Raporda, okul çağındaki yaklaşık 405 milyon çocuğun bulunduğu 23 ülkede, Covid-19 nedeniyle okulların hala kısmen veya tamamen kapalı olduğu ifade edildi.
Bu ülkelerdeki birçok çocuğun okulu bırakma riskiyle karşı karşıya olduğuna dikkat çekilen raporda, 147 milyon çocuğun yüz yüze eğitimin en az yarısına katılamadığı tahmininde bulunuldu. Raporda, özellikle kız çocuklarının, okullar açıldıktan sonra da okula dönemediği vurgulandı.
19 ülkede okullar hala kapalı
Mart 2020'de okulların, 150 ülkede tamamen, 10 ülkede kısmen kapatıldığı anımsatılan raporda, iki yıl sonrasında bu ülkelerden 19'unda okulların hala kapalı olduğu belirtildi.
Raporda, Sahra Altı Afrika'da okuma, yazma ve matematik gibi becerilerin salgın döneminden önce de düşük seviyelerde olduğu anımsatıldı.
Uganda'da ocak ayında okullar açıldığında her 10 öğrenciden yaklaşık birinin okula dönemediği kaydedilen raporda, bölgedeki okulların halihazırda su baskınlarından zarar gördüğü aktarıldı.
Raporda, öğretmenlerin, aileleri aralarında çocuk yaşta anne olanların da bulunduğu kızlarını okula göndermeye ikna etmek için evlerine gittiği ifade edildi.
Covid-19, eğitime erişimindeki derin eşitsizlikleri daha da genişletti
Raporda, çocukların yalnızca öğrenmekten değil, sosyal ilişkiler ve evin dışında hayat tecrübeleri edinmekten de geri kaldığına dikkat çekildi.
122 ülkeden verilerin ele alındığı raporda, bunların yalnızca yüzde 60'ının eğitimde telafi planı olduğuna işaret edildi.

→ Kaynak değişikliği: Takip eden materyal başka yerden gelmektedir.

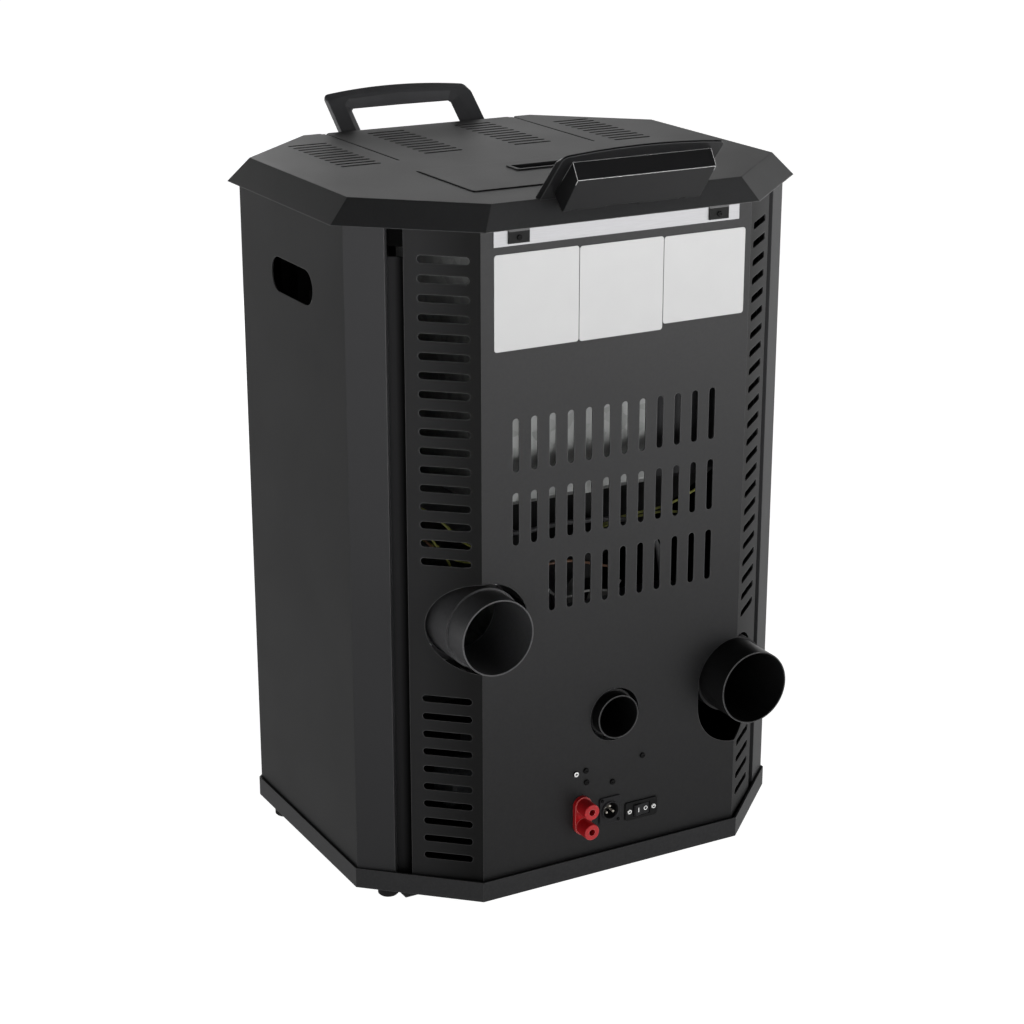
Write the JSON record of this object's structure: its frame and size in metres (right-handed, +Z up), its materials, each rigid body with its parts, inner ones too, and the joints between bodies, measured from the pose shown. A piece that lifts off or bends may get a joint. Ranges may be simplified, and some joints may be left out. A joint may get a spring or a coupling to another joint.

Raporda, Covid-19 salgınının çocukların eğitime erişimindeki derin eşitsizlikleri daha da artırdığı belirtildi. Yıkıcı zincir reaksiyonundan kaçınmak için eğitime daha fazla yatırım yapılması çağrısında bulunuldu.
Salgının gizli kayıpları
Diğer yandan, UNICEF Genel Direktörü Catherine M. Russell, yaptığı açıklamada, çocukların "salgının gizli kayıpları" olduğunu ifade etti.
Russell, ülkelerdeki eğitim bakanlarının eğitimde telafi noktasında planları olması gerektiğini ancak yine de küresel bir taahhüde de ihtiyaç duyulduğunu belirtti.